Trends in optimized biogas production: synthesis, characterization and use of magnetic iron nanoparticles to enhance the anaerobic digestion process

Abstract

Magnetic iron oxide nanoparticles were investigated for their potential to enhance biogas production through the anaerobic digestion of fruit and vegetable waste. The nanoparticles were synthesized via co-precipitation and characterized using Atomic Force Microscopy (AFM), UV-visible spectroscopy, and Magnetic Force Microscopy (MFM). MFM analysis revealed a magnetic force of -20 nN at a distance of 42 nm from the nanoparticles, with a magnetic gradient extending up to 100 nm in nanoparticle clusters. Anaerobic digestion experiments, conducted in Erlenmeyer flasks, employed a factorial design to optimize conditions such as moisture content, temperature, and inoculum percentage.

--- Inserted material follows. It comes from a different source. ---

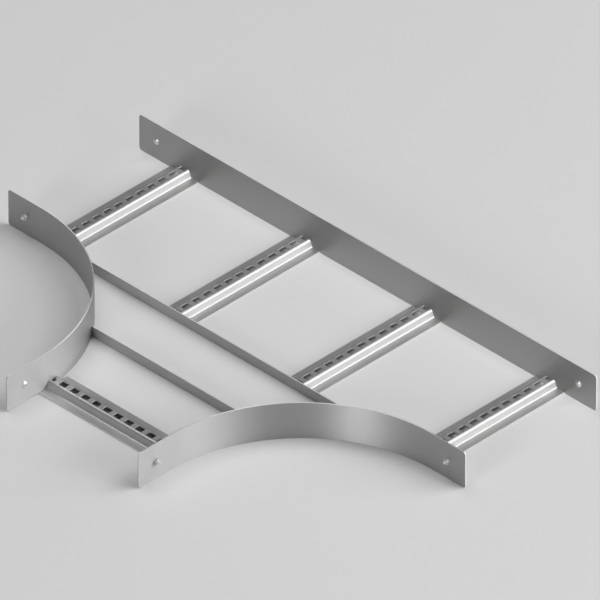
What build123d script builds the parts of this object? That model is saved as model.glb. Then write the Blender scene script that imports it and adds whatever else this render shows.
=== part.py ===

Results demonstrated that the addition of iron oxide nanoparticles, at 34°C with 7% inoculum and 42% moisture content, led to a 55.53% reduction in substrate residual compared to control tests without nanoparticles. The presence of lactic acid confirmed the occurrence of acidogenesis, while higher concentrations of acetic acid in nanoparticle-enhanced tests suggested an influence on the acetogenesis phase. Additionally, the nanoparticles showed potential as adsorbents. These findings highlight the potential of magnetic iron oxide nanoparticles as an effective and sustainable method for improving biogas production from organic waste, with implications for urban areas and fueling centers seeking alternative, renewable energy solutions.